For the data below, report only the number of lines containing the string "that".

Begin

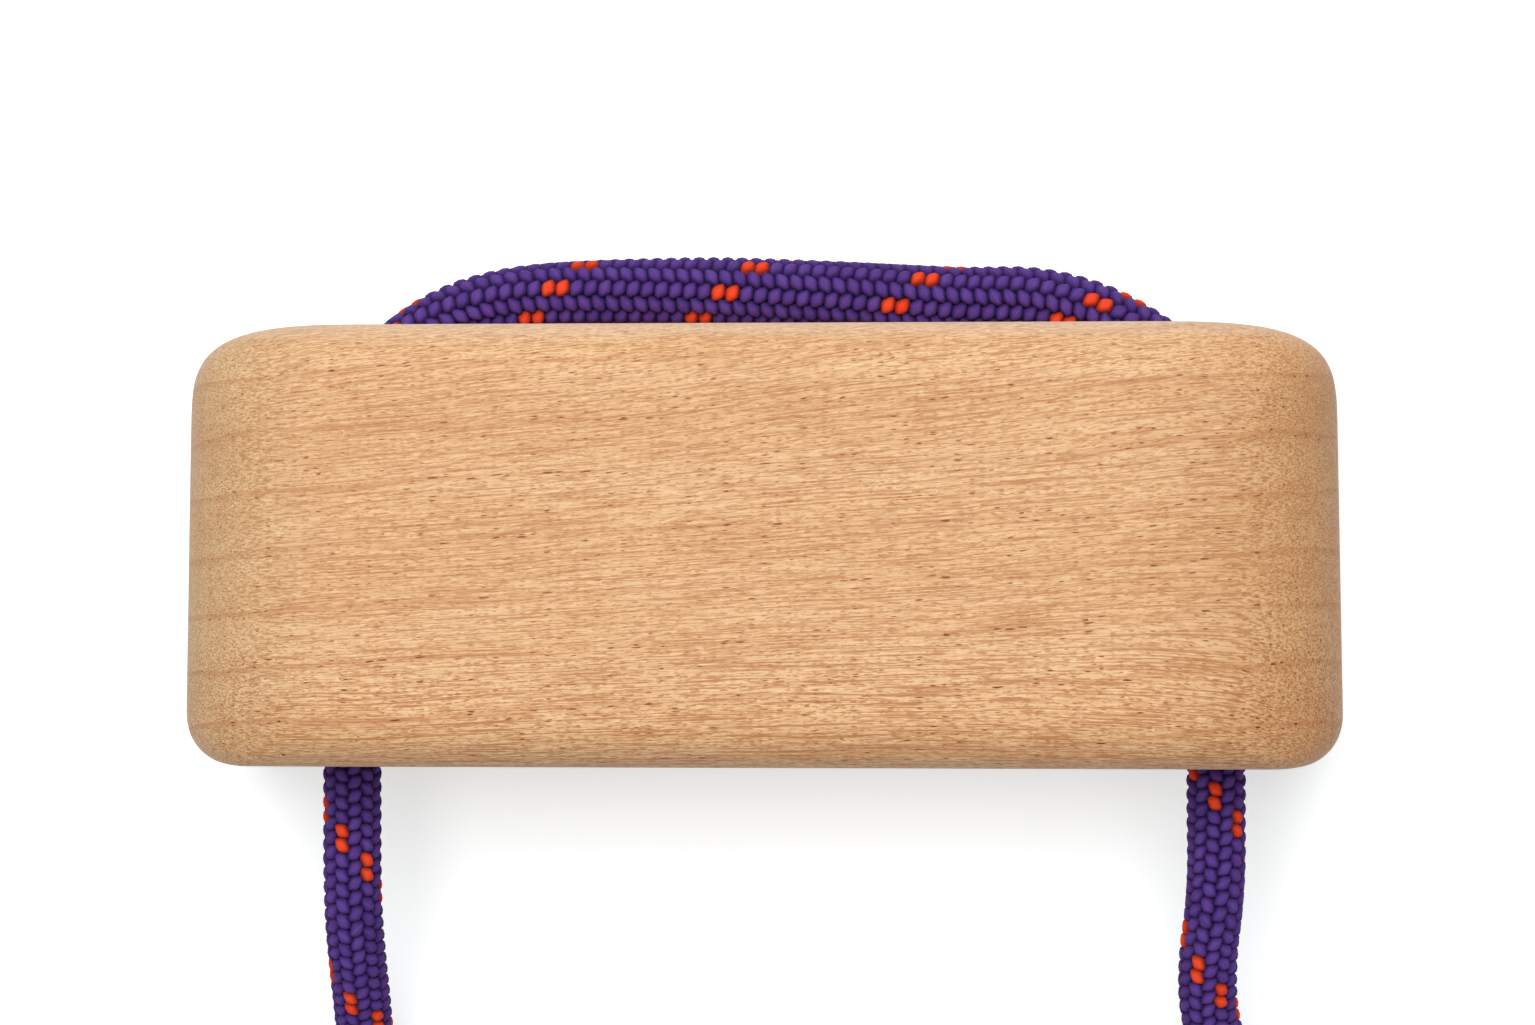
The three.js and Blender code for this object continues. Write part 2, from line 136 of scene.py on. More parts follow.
class Wiring:
    """Adds nodes to one tree and joins them as they are added."""

    def __init__(self, tree: bpy.types.NodeTree) -> None:
        """Keep the tree that the nodes go into.

        Args:
            tree: A shader or geometry tree.
        """
        self.tree = tree

    def add(self, kind: str, feeds: dict | None = None, **settings: object) -> bpy.types.Node:
        """Add a node, set it, and feed its inputs.

        Args:
            kind: The node's type name.
            feeds: A value or a source socket for each input, by name or number.
            **settings: The node's own settings.

        Returns:
            The new node.
        """
        node = self.tree.nodes.new(kind)
        for name, value in settings.items():
            setattr(node, name, value)
        self.feed(node, feeds or {})
        return node

    def feed(self, node: bpy.types.Node, feeds: dict) -> None:
        """Feed a node's inputs.

        Args:
            node: The node.
            feeds: A value or a source socket for each input, by name or number.
        """
        for key, value in feeds.items():
            if isinstance(value, Socket):
                self.tree.links.new(value, node.inputs[key])
            else:
                node.inputs[key].default_value = value

    def place(self) -> Socket:
        """Return the shaded point's place on its object, in millimetres."""
        return self.scaled(self.add("ShaderNodeTexCoord").outputs["Object"], 1 / MM)

    def bump(self, height: Feed, strength: float, distance: float, sunk: bool = False) -> Socket:
        """Turn a height into a bumped normal.

        Args:
            height: The height.
            strength: How strongly it shows.
            distance: The height's greatest reach, in metres.
            sunk: Whether it goes down into the surface.

        Returns:
            The normal.
        """
        feeds = {"Strength": strength, "Distance": distance, "Height": height}
        return self.add("ShaderNodeBump", feeds, invert=sunk).outputs[0]

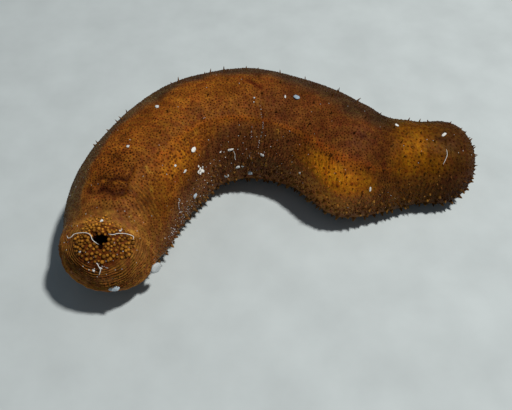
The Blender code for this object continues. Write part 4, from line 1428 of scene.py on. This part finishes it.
thread_points = []
thread_faces = []
thread_places = []
turn = 2 * math.pi * np.arange(THREAD_SIDES) / THREAD_SIDES
for index, (radius, clearance, route) in enumerate(THREADS):
    spots = [place_at(*place) for place in route]
    knots = np.array([skin_points[spot] + skin_normals[spot] * clearance for spot in spots])
    line = smooth_curve(knots, np.linspace(0.0, len(knots) - 1, THREAD_STEPS))
    up = unit(np.array([skin_normals[spot] for spot in spots]).mean(axis=0))
    ahead = unit(np.gradient(line, axis=0))
    aside = unit(np.cross(ahead, up))
    other = np.cross(aside, ahead)
    taper = 3 * np.sin(np.linspace(0.05, math.pi - 0.05, THREAD_STEPS))
    thin = radius * np.clip(taper, THREAD_THINNEST, 1.0)
    thread_points.append(
        line[:, None]
        + (thin[:, None] * np.cos(turn))[..., None] * aside[:, None]
        + (thin[:, None] * np.sin(turn))[..., None] * other[:, None]
    )
    step, side = np.meshgrid(np.arange(THREAD_STEPS - 1), np.arange(THREAD_SIDES), indexing="ij")
    after = (side + 1) % THREAD_SIDES
    shift = index * THREAD_STEPS * THREAD_SIDES
    thread_faces.append(shift + np.stack([
        step * THREAD_SIDES + after, step * THREAD_SIDES + side,
        (step + 1) * THREAD_SIDES + side, (step + 1) * THREAD_SIDES + after,
    ], axis=-1).reshape(-1, 4))
    across = np.stack([side + 1, side, side, side + 1], axis=-1) / THREAD_SIDES
    onward = np.stack([step, step, step + 1, step + 1], axis=-1) / (THREAD_STEPS - 1)
    thread_places.append(np.stack([
        (index + 0.05 + 0.9 * across) / len(THREADS), 0.02 + 0.96 * onward,
    ], axis=-1).reshape(-1, 2))
thread_mesh_points = np.concatenate(thread_points).reshape(-1, 3)
threads = mesh_piece(
    "white_threads", thread_mesh_points, [np.concatenate(thread_faces)],
    np.tile(SHELL_WHITE, (len(thread_mesh_points), 1)), np.concatenate(thread_places),
)
threads.data.materials.append(growth_material("white_threads", 2400.0, 0.85, 1.1, 0.5, 0.2))
for piece in (grains, chips, threads):
    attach(piece, "root")
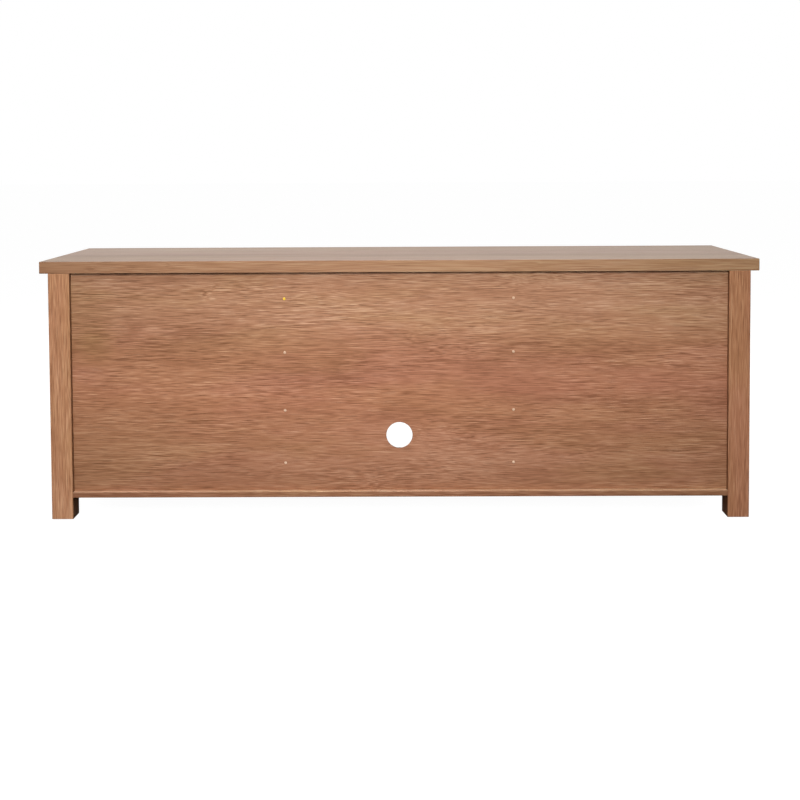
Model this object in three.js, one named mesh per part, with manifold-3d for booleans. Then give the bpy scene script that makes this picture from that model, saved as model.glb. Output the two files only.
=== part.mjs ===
// Media cabinet on four square corner posts: a thick top board, an open middle bay with one shelf,
// and a bay with a shelf and a framed door on each side.
// Units are millimetres. X runs along the width, Y from the front to the rear, and Z up.
// The origin is on the floor under the middle of the top board. The doors face -Y.

import * as THREE from 'three';
import { mergeVertices } from 'three/addons/utils/BufferGeometryUtils.js';
import Module from 'manifold-3d';

const wasm = await Module();
wasm.setup();

// ---- Driving dimensions ----

const WIDTH = 1500;
const DEPTH = 390;
const HEIGHT = 545;

const TOP_THICKNESS = 25;
const TOP_OVERHANG = 18; // past the posts at both sides and at the front; the rear is flush
const POST = 45;
const BOARD = 15; // sides, bottom board, dividers and shelves
const LEG_CLEARANCE = 47; // floor to the underside of the bottom board
const SIDE_RECESS = 10; // outer face of a post to the outer face of a side panel

const BACK_THICKNESS = 5;
const BACK_RECESS = 12; // rear faces of the posts to the rear face of the back panel
const BACK_TONGUE = 6; // how far the back panel enters the groove in a post
const BACK_REBATE = 3; // depth of the step in the bottom board that the back panel stands in
const BACK_PLAY = 1.2; // gap behind the back panel in the posts' grooves
const BACK_TOP_GAP = 0.2; // top edge of the back panel to the top board
const CABLE_HOLE = 55;
const CABLE_HOLE_Z = 175;

const DIVIDER_X = 240; // centre plane of a divider, on both sides of the middle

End

▸ ANSWER FOR THIS EXERCISE: 3